____ DATA EXTRACT

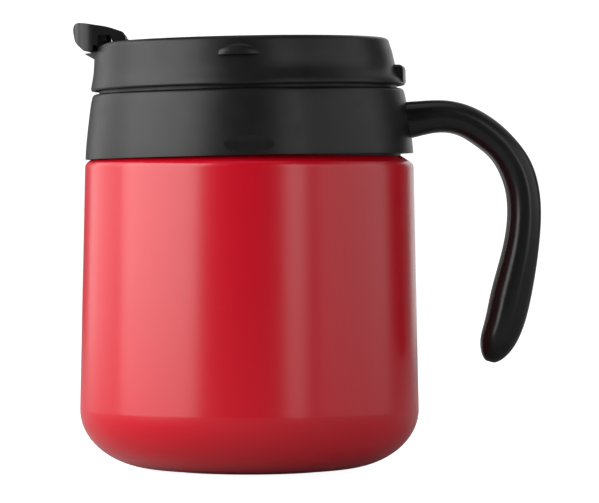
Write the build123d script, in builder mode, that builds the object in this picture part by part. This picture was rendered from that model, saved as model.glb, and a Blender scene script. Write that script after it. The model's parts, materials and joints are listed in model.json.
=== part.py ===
from build123d import *
from math import cos, radians, sin, sqrt
import os

# Insulated travel mug: a double-wall steel cup with a plastic collar, an open-ended
# handle, and a press-in lid with a flip-up drinking flap.
# Origin at the centre of the base pad's underside, +Z up, the handle towards +X and
# the drinking side towards -X. All sizes in millimetres.

# ---------------------------------------------------------------- steel cup
shell_r = 43.0            # outer shell, at the top of the rounded bottom corner
shell_top_r = 41.7        # outer shell, just under the shoulder
shell_wall = 0.8
shoulder_z = 79.4
shoulder_r = 38.5         # where the sloping shoulder starts
shoulder_drop = 3.0       # height of the slope and its rounded edge
corner_height = 15.0      # rounded bottom corner, from the foot upwards
foot_r = 23.9             # where the bottom corner runs flat
foot_z = 0.4              # the pad stands this proud of the steel
arc_weight = 0.5523       # control point share that makes a quarter ellipse
wall_slope = 0.0213       # the wall's widening per millimetre of depth
neck_r = 37.2
neck_top_z = 87.2
neck_bead_z = 84.1
neck_bead = 0.7
base_hole_r = 22.0        # opening under the shell that the base disc closes

liner_r = 35.7
liner_wall = 0.6
liner_floor_z = 6.4
liner_corner = 8.0
liner_flare_z = 83.0      # above this the liner widens to meet the shell's neck
liner_flare_h = 1.3

# ---------------------------------------------------------------- head
# The collar, the handle and the lid share one axis, which leans slightly: the collar
# rests on the shoulder at the drinking side and stands clear of it at the handle.
head_tilt = 1.2
head_z = 79.3
tilt_x = cos(radians(head_tilt))
tilt_z = sin(radians(head_tilt))
head = Plane(origin=(0, 0, head_z), x_dir=(tilt_x, 0, tilt_z), z_dir=(-tilt_z, 0, tilt_x))
head_side = Plane(origin=(0, 0, head_z), x_dir=(tilt_x, 0, tilt_z), z_dir=(0, -1, 0))
head_axis = Axis((0, 0, head_z), (-tilt_z, 0, tilt_x))

collar_r = 41.6           # bottom edge of the collar
collar_top_r = 39.3
collar_h = 16.4
collar_bore_r = 36.9      # where the lid's seal slides
collar_neck_r = 38.2      # around the steel neck
collar_lip_r = 37.55      # snaps under the neck's bead
collar_ledge_h = 9.6      # over the steel rim
collar_rebate_r = 39.6
collar_rebate_h = 1.2

recess_h = 3.1            # thumb recess on the collar
recess_r = 5.0
recess_y = 41.28 - 0.35 + recess_r
handle_width = 17.0       # at the root
spine_depth = 2.7         # thickness of the strip along the handle's back
seam_width = 0.3
seam_depth = 0.5
screw_h = 7.0
screw_y = 4.4
screw_r = 1.1
screw_head_r = 2.1
screw_head_h = 1.2
screw_length = 10.0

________

WORK INSTRUCTIONS:
Return each line of the data exactly as written above.

WRITTEN ANSWER:
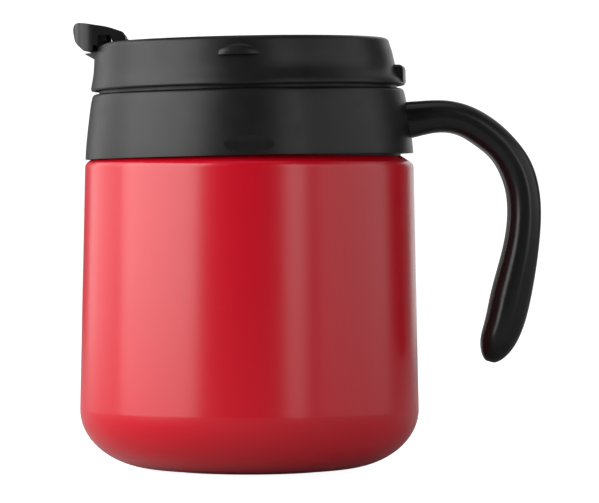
Write the build123d script, in builder mode, that builds the object in this picture part by part. This picture was rendered from that model, saved as model.glb, and a Blender scene script. Write that script after it. The model's parts, materials and joints are listed in model.json.
=== part.py ===
from build123d import *
from math import cos, radians, sin, sqrt
import os

# Insulated travel mug: a double-wall steel cup with a plastic collar, an open-ended
# handle, and a press-in lid with a flip-up drinking flap.
# Origin at the centre of the base pad's underside, +Z up, the handle towards +X and
# the drinking side towards -X. All sizes in millimetres.

# ---------------------------------------------------------------- steel cup
shell_r = 43.0            # outer shell, at the top of the rounded bottom corner
shell_top_r = 41.7        # outer shell, just under the shoulder
shell_wall = 0.8
shoulder_z = 79.4
shoulder_r = 38.5         # where the sloping shoulder starts
shoulder_drop = 3.0       # height of the slope and its rounded edge
corner_height = 15.0      # rounded bottom corner, from the foot upwards
foot_r = 23.9             # where the bottom corner runs flat
foot_z = 0.4              # the pad stands this proud of the steel
arc_weight = 0.5523       # control point share that makes a quarter ellipse
wall_slope = 0.0213       # the wall's widening per millimetre of depth
neck_r = 37.2
neck_top_z = 87.2
neck_bead_z = 84.1
neck_bead = 0.7
base_hole_r = 22.0        # opening under the shell that the base disc closes

liner_r = 35.7
liner_wall = 0.6
liner_floor_z = 6.4
liner_corner = 8.0
liner_flare_z = 83.0      # above this the liner widens to meet the shell's neck
liner_flare_h = 1.3

# ---------------------------------------------------------------- head
# The collar, the handle and the lid share one axis, which leans slightly: the collar
# rests on the shoulder at the drinking side and stands clear of it at the handle.
head_tilt = 1.2
head_z = 79.3
tilt_x = cos(radians(head_tilt))
tilt_z = sin(radians(head_tilt))
head = Plane(origin=(0, 0, head_z), x_dir=(tilt_x, 0, tilt_z), z_dir=(-tilt_z, 0, tilt_x))
head_side = Plane(origin=(0, 0, head_z), x_dir=(tilt_x, 0, tilt_z), z_dir=(0, -1, 0))
head_axis = Axis((0, 0, head_z), (-tilt_z, 0, tilt_x))

collar_r = 41.6           # bottom edge of the collar
collar_top_r = 39.3
collar_h = 16.4
collar_bore_r = 36.9      # where the lid's seal slides
collar_neck_r = 38.2      # around the steel neck
collar_lip_r = 37.55      # snaps under the neck's bead
collar_ledge_h = 9.6      # over the steel rim
collar_rebate_r = 39.6
collar_rebate_h = 1.2

recess_h = 3.1            # thumb recess on the collar
recess_r = 5.0
recess_y = 41.28 - 0.35 + recess_r
handle_width = 17.0       # at the root
spine_depth = 2.7         # thickness of the strip along the handle's back
seam_width = 0.3
seam_depth = 0.5
screw_h = 7.0
screw_y = 4.4
screw_r = 1.1
screw_head_r = 2.1
screw_head_h = 1.2
screw_length = 10.0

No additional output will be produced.